--- begin ---

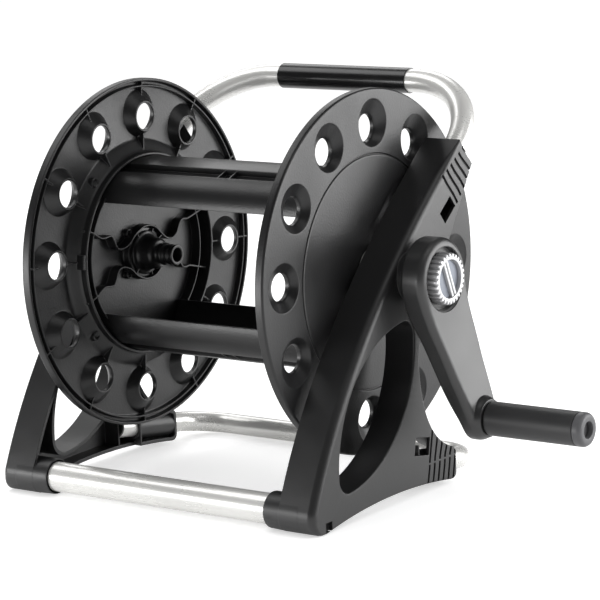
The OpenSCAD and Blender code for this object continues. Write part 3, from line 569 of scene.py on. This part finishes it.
latch = dict(start=172.4, end=180.4, inside=86.4, outside=89.6, top=108, base=118)


def latchTab(c, turn):  # the catch on the collar between the core bars
    shape = newShape()
    r0, r1, top, base = c["inside"], c["outside"], c["top"], c["base"]
    section = [(base, r0), (top + 0.6, r0), (top, r0 + 0.6), (top, r1 - 0.6), (top + 0.6, r1), (base, r1)]
    turns = [c["start"] - turn + (c["end"] - c["start"]) * i / 8 for i in range(9)]
    loops = [addLoop(shape, [(x, *polar(r, a)) for x, r in section]) for a in turns]
    stitch(shape, loops)
    shape[1].append(tuple(loops[0]))
    shape[1].append(tuple(reversed(loops[-1])))
    return shape


for side in ("left", "right"):
    shapes = (flangeShape(flange), flangeRibs(flange), latchTab(latch, flange["turn"]))
    solids = [meshOf(side + "Flange", s, flange["turn"], side == "left") for s in shapes]
    for solid in solids:
        tidyMesh(solid)
    addPiece(side + "DrumFlange", joinMeshes(side + "Flange", *solids), side + "_flange")
print("flanges ready")

# hose nose with its shaft, turned about the axle

hoseNose = dict(steps=96, profile=[  # distance along the axle, radius
    (124, nearAxis), (124, 9), (151, 9), (151.45, 9.5), (151.45, 14.5), (151, 15), (121.4, 15), (121, 15.4),
    (121, 19), (112.9, 19), (112.2, 18.4), (111.8, 17), (111.2, 15.6), (109.8, 14.6), (107, 14), (102, 13.5),
    (99.6, 13), (98.4, 12), (97.7, 10.4), (97.2, 8.7), (96.4, 8.1), (94.6, 8.0), (94.0, 8.3), (93.6, 9.2),
    (92.8, 9.7), (91.4, 9.7), (90.8, 9.2), (90.3, 8.0), (89.6, 7.5), (88.2, 7.4), (87.6, 7.7), (87.2, 8.5),
    (86.6, 8.8), (85, 8.8), (84.5, 8.4), (84.1, 7.6), (83.6, 7.4), (82.6, 7.4), (82.1, 7.8), (81.6, 8.6),
    (81, 8.8), (79.7, 8.8), (79.2, 8.6), (79, 8.1), (79, 6.6), (79.3, 6.1), (80, 5.9), (97, 5.8),
    (97, nearAxis)])
noseShape = newShape()
solidLathe(noseShape, hoseNose["profile"], hoseNose["steps"])
noseMesh = meshOf("hoseNose", noseShape, flange["turn"], True)
tidyMesh(noseMesh, 50)
addPiece("hoseNose", noseMesh, "water_spindle", "spindle_screws", "outlet_seal")

# core bars: an open shell with two sunk channels along its crown

coreBar = dict(
    radius=84, wall=3, halfLength=119.7, shoulder=27, shoulderAt=(27.2, 50.09), channel=(19.2, 28.8),
    floor=78.6, ribs=(-6, 6), ribWidth=1.2, ribTop=82.6)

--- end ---

**Stated exercise:** Restate the data above word for word, please.

**Output of the exercise:**
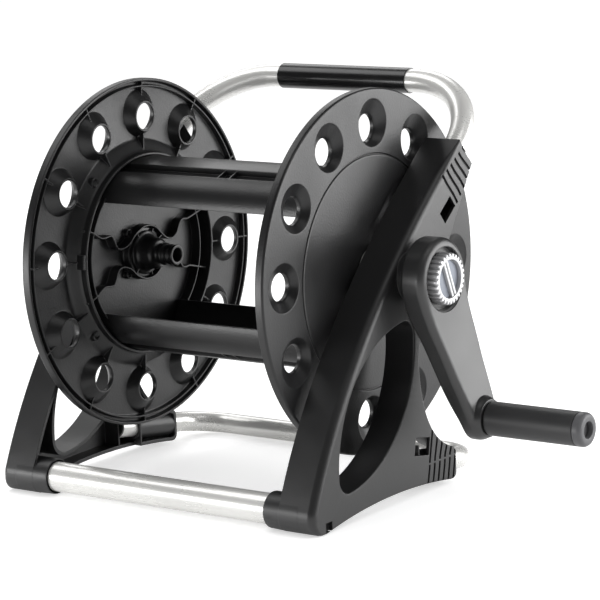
The OpenSCAD and Blender code for this object continues. Write part 3, from line 569 of scene.py on. This part finishes it.
latch = dict(start=172.4, end=180.4, inside=86.4, outside=89.6, top=108, base=118)


def latchTab(c, turn):  # the catch on the collar between the core bars
    shape = newShape()
    r0, r1, top, base = c["inside"], c["outside"], c["top"], c["base"]
    section = [(base, r0), (top + 0.6, r0), (top, r0 + 0.6), (top, r1 - 0.6), (top + 0.6, r1), (base, r1)]
    turns = [c["start"] - turn + (c["end"] - c["start"]) * i / 8 for i in range(9)]
    loops = [addLoop(shape, [(x, *polar(r, a)) for x, r in section]) for a in turns]
    stitch(shape, loops)
    shape[1].append(tuple(loops[0]))
    shape[1].append(tuple(reversed(loops[-1])))
    return shape


for side in ("left", "right"):
    shapes = (flangeShape(flange), flangeRibs(flange), latchTab(latch, flange["turn"]))
    solids = [meshOf(side + "Flange", s, flange["turn"], side == "left") for s in shapes]
    for solid in solids:
        tidyMesh(solid)
    addPiece(side + "DrumFlange", joinMeshes(side + "Flange", *solids), side + "_flange")
print("flanges ready")

# hose nose with its shaft, turned about the axle

hoseNose = dict(steps=96, profile=[  # distance along the axle, radius
    (124, nearAxis), (124, 9), (151, 9), (151.45, 9.5), (151.45, 14.5), (151, 15), (121.4, 15), (121, 15.4),
    (121, 19), (112.9, 19), (112.2, 18.4), (111.8, 17), (111.2, 15.6), (109.8, 14.6), (107, 14), (102, 13.5),
    (99.6, 13), (98.4, 12), (97.7, 10.4), (97.2, 8.7), (96.4, 8.1), (94.6, 8.0), (94.0, 8.3), (93.6, 9.2),
    (92.8, 9.7), (91.4, 9.7), (90.8, 9.2), (90.3, 8.0), (89.6, 7.5), (88.2, 7.4), (87.6, 7.7), (87.2, 8.5),
    (86.6, 8.8), (85, 8.8), (84.5, 8.4), (84.1, 7.6), (83.6, 7.4), (82.6, 7.4), (82.1, 7.8), (81.6, 8.6),
    (81, 8.8), (79.7, 8.8), (79.2, 8.6), (79, 8.1), (79, 6.6), (79.3, 6.1), (80, 5.9), (97, 5.8),
    (97, nearAxis)])
noseShape = newShape()
solidLathe(noseShape, hoseNose["profile"], hoseNose["steps"])
noseMesh = meshOf("hoseNose", noseShape, flange["turn"], True)
tidyMesh(noseMesh, 50)
addPiece("hoseNose", noseMesh, "water_spindle", "spindle_screws", "outlet_seal")

# core bars: an open shell with two sunk channels along its crown

coreBar = dict(
    radius=84, wall=3, halfLength=119.7, shoulder=27, shoulderAt=(27.2, 50.09), channel=(19.2, 28.8),
    floor=78.6, ribs=(-6, 6), ribWidth=1.2, ribTop=82.6)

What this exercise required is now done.